Exercise requirements: Could you write out the records below exactly as they appear?

Material for the task:
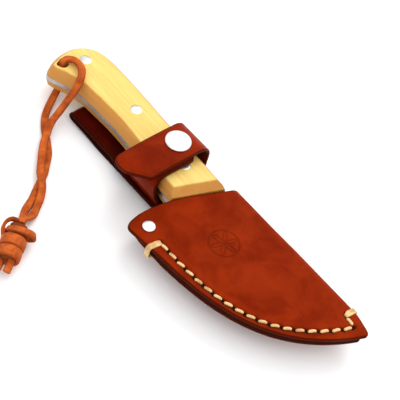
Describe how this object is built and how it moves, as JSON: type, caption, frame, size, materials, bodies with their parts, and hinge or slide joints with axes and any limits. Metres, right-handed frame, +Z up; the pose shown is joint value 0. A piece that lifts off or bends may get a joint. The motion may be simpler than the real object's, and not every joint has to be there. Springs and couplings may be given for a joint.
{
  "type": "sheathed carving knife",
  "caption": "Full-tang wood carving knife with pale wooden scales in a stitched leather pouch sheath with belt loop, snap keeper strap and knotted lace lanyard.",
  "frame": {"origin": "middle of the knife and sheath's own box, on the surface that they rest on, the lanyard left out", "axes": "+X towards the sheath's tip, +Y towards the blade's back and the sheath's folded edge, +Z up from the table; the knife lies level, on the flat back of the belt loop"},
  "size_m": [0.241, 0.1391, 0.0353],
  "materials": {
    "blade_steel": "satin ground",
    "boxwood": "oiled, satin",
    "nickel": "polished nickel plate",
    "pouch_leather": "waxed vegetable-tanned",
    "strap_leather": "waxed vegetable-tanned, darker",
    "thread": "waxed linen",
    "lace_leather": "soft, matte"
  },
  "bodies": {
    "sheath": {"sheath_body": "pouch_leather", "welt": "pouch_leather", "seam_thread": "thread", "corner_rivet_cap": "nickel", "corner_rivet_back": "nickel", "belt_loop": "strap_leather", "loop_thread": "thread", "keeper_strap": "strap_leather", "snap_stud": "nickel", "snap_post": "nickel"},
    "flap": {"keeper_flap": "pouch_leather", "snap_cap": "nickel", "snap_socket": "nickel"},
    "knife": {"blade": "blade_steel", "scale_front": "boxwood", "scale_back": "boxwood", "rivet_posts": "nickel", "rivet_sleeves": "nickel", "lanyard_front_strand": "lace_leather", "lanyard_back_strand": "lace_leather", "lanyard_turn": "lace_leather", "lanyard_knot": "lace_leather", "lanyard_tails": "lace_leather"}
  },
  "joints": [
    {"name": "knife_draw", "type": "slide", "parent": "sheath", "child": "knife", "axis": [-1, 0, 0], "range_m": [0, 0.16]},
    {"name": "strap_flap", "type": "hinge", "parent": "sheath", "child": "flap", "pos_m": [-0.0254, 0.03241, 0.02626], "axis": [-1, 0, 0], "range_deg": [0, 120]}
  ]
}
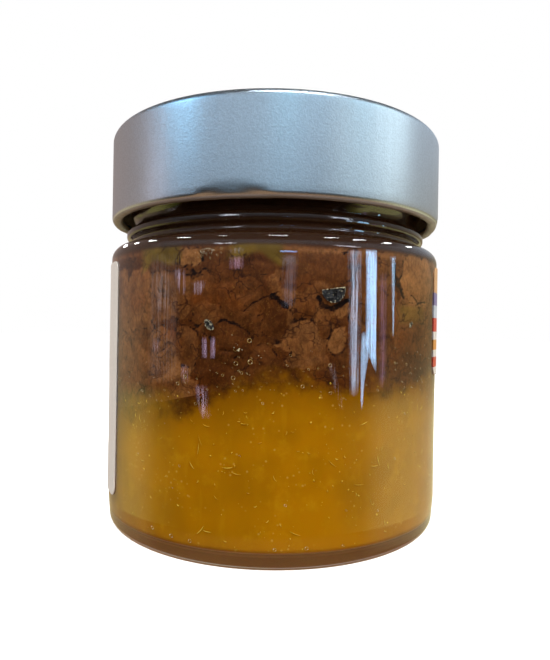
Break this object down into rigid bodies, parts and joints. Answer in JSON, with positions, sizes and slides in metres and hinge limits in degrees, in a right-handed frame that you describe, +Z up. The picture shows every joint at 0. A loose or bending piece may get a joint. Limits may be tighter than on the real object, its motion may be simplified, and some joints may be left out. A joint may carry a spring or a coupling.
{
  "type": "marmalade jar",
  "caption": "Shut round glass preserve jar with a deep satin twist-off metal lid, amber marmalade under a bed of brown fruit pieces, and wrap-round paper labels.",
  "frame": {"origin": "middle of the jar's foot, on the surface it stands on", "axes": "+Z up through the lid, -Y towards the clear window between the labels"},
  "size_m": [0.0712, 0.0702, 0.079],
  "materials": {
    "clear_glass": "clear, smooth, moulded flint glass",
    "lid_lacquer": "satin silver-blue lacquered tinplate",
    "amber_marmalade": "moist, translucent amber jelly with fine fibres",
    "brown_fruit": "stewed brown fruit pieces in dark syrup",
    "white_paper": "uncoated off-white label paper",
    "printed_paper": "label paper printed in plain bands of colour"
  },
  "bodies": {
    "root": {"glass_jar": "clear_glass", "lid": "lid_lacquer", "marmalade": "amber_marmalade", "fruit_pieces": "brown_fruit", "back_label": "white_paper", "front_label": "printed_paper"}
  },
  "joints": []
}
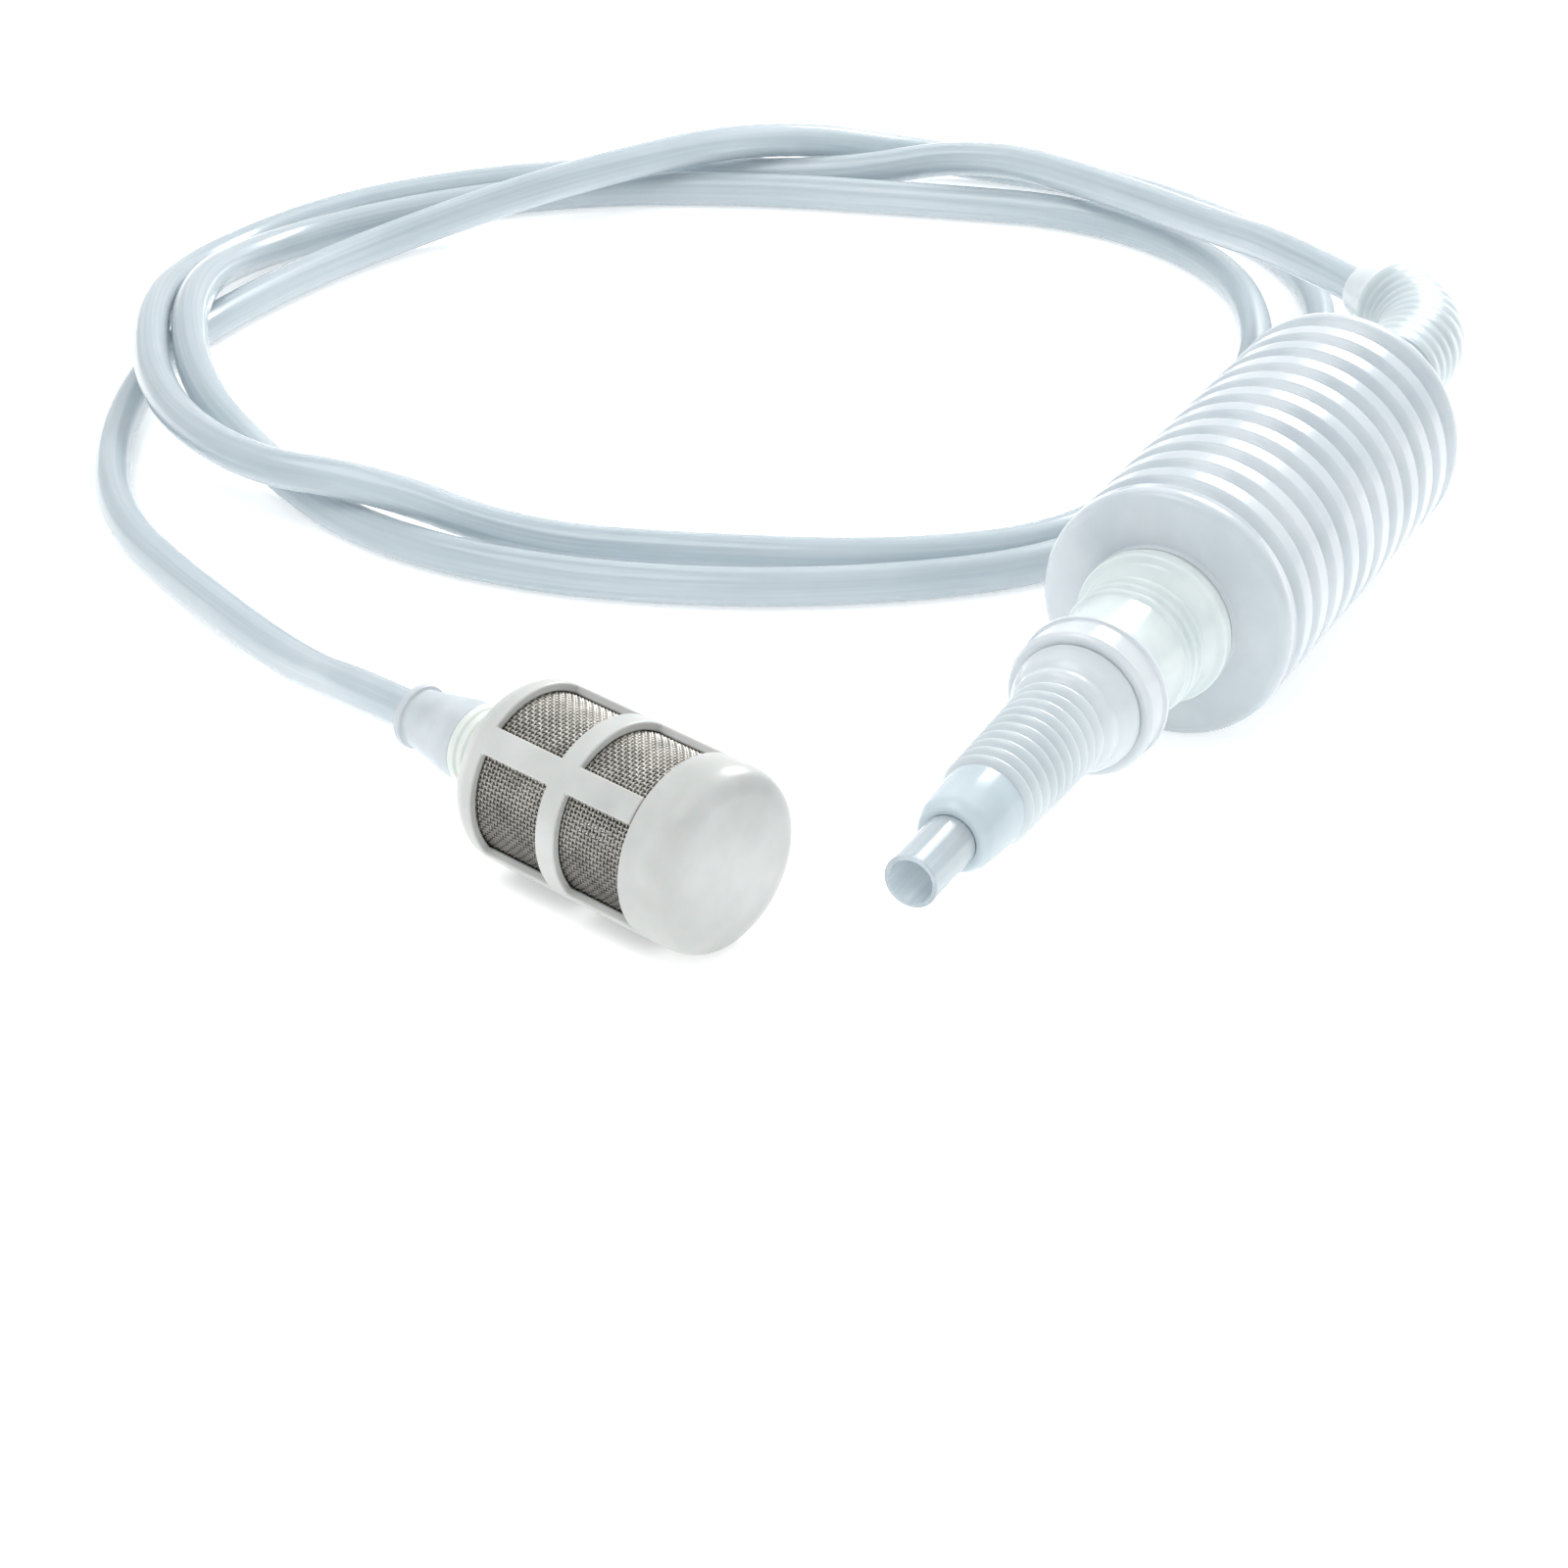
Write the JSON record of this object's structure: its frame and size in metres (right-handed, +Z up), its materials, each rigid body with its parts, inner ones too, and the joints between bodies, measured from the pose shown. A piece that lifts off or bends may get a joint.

Solution:
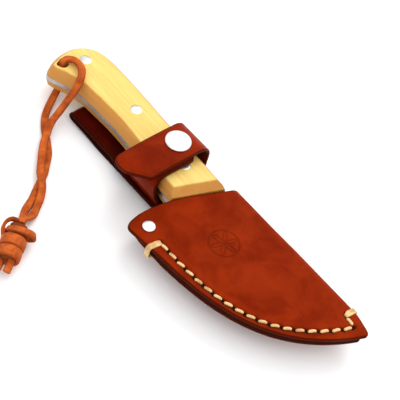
Describe how this object is built and how it moves, as JSON: type, caption, frame, size, materials, bodies with their parts, and hinge or slide joints with axes and any limits. Metres, right-handed frame, +Z up; the pose shown is joint value 0. A piece that lifts off or bends may get a joint. The motion may be simpler than the real object's, and not every joint has to be there. Springs and couplings may be given for a joint.
{
  "type": "sheathed carving knife",
  "caption": "Full-tang wood carving knife with pale wooden scales in a stitched leather pouch sheath with belt loop, snap keeper strap and knotted lace lanyard.",
  "frame": {"origin": "middle of the knife and sheath's own box, on the surface that they rest on, the lanyard left out", "axes": "+X towards the sheath's tip, +Y towards the blade's back and the sheath's folded edge, +Z up from the table; the knife lies level, on the flat back of the belt loop"},
  "size_m": [0.241, 0.1391, 0.0353],
  "materials": {
    "blade_steel": "satin ground",
    "boxwood": "oiled, satin",
    "nickel": "polished nickel plate",
    "pouch_leather": "waxed vegetable-tanned",
    "strap_leather": "waxed vegetable-tanned, darker",
    "thread": "waxed linen",
    "lace_leather": "soft, matte"
  },
  "bodies": {
    "sheath": {"sheath_body": "pouch_leather", "welt": "pouch_leather", "seam_thread": "thread", "corner_rivet_cap": "nickel", "corner_rivet_back": "nickel", "belt_loop": "strap_leather", "loop_thread": "thread", "keeper_strap": "strap_leather", "snap_stud": "nickel", "snap_post": "nickel"},
    "flap": {"keeper_flap": "pouch_leather", "snap_cap": "nickel", "snap_socket": "nickel"},
    "knife": {"blade": "blade_steel", "scale_front": "boxwood", "scale_back": "boxwood", "rivet_posts": "nickel", "rivet_sleeves": "nickel", "lanyard_front_strand": "lace_leather", "lanyard_back_strand": "lace_leather", "lanyard_turn": "lace_leather", "lanyard_knot": "lace_leather", "lanyard_tails": "lace_leather"}
  },
  "joints": [
    {"name": "knife_draw", "type": "slide", "parent": "sheath", "child": "knife", "axis": [-1, 0, 0], "range_m": [0, 0.16]},
    {"name": "strap_flap", "type": "hinge", "parent": "sheath", "child": "flap", "pos_m": [-0.0254, 0.03241, 0.02626], "axis": [-1, 0, 0], "range_deg": [0, 120]}
  ]
}
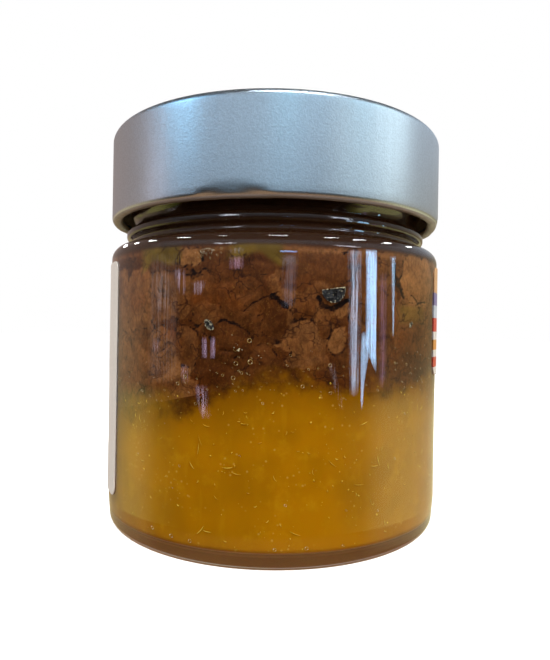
Break this object down into rigid bodies, parts and joints. Answer in JSON, with positions, sizes and slides in metres and hinge limits in degrees, in a right-handed frame that you describe, +Z up. The picture shows every joint at 0. A loose or bending piece may get a joint. Limits may be tighter than on the real object, its motion may be simplified, and some joints may be left out. A joint may carry a spring or a coupling.
{
  "type": "marmalade jar",
  "caption": "Shut round glass preserve jar with a deep satin twist-off metal lid, amber marmalade under a bed of brown fruit pieces, and wrap-round paper labels.",
  "frame": {"origin": "middle of the jar's foot, on the surface it stands on", "axes": "+Z up through the lid, -Y towards the clear window between the labels"},
  "size_m": [0.0712, 0.0702, 0.079],
  "materials": {
    "clear_glass": "clear, smooth, moulded flint glass",
    "lid_lacquer": "satin silver-blue lacquered tinplate",
    "amber_marmalade": "moist, translucent amber jelly with fine fibres",
    "brown_fruit": "stewed brown fruit pieces in dark syrup",
    "white_paper": "uncoated off-white label paper",
    "printed_paper": "label paper printed in plain bands of colour"
  },
  "bodies": {
    "root": {"glass_jar": "clear_glass", "lid": "lid_lacquer", "marmalade": "amber_marmalade", "fruit_pieces": "brown_fruit", "back_label": "white_paper", "front_label": "printed_paper"}
  },
  "joints": []
}
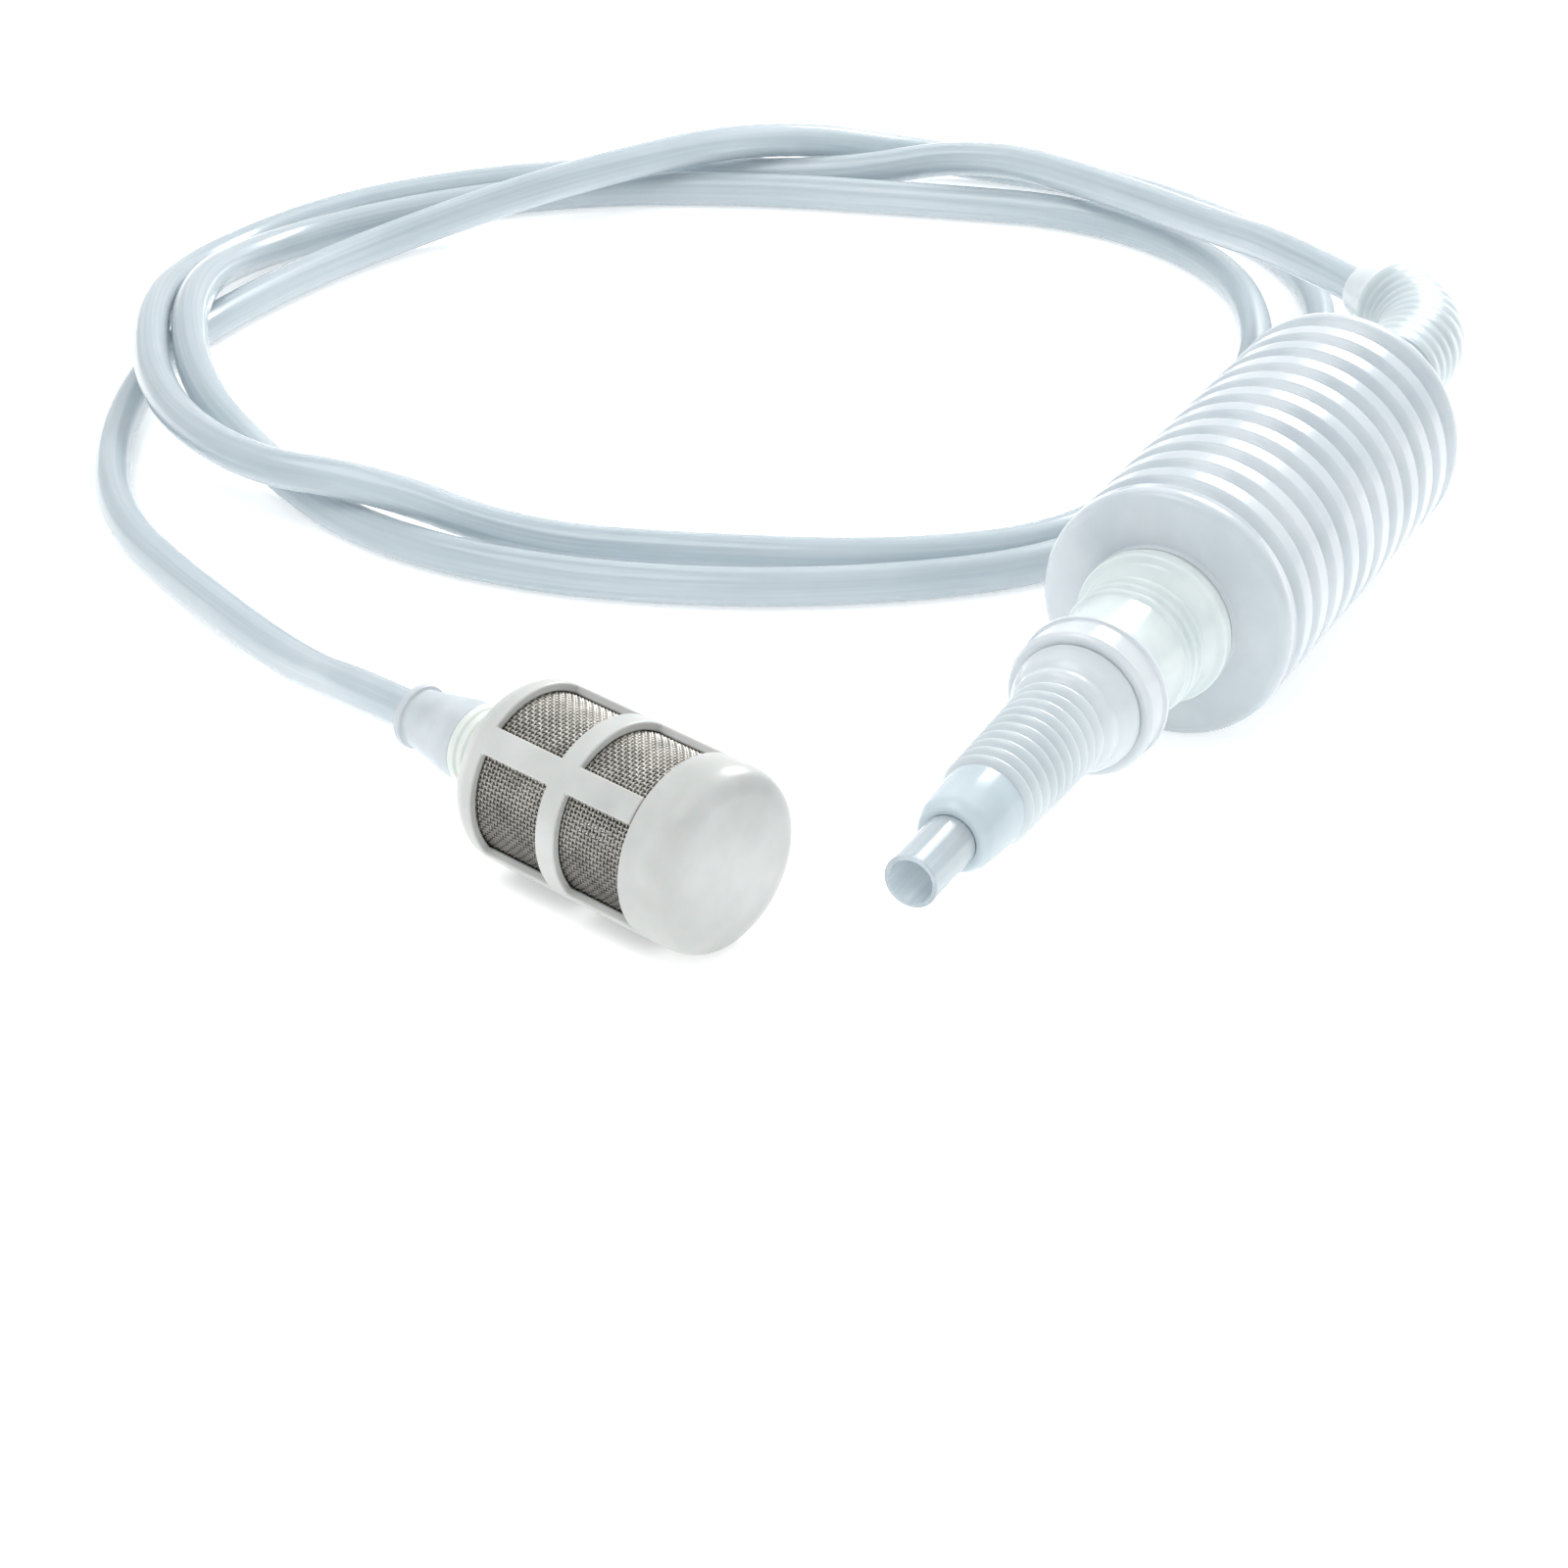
Write the JSON record of this object's structure: its frame and size in metres (right-handed, +Z up), its materials, each rigid body with its parts, inner ones too, and the joints between bodies, measured from the pose shown. A piece that lifts off or bends may get a joint.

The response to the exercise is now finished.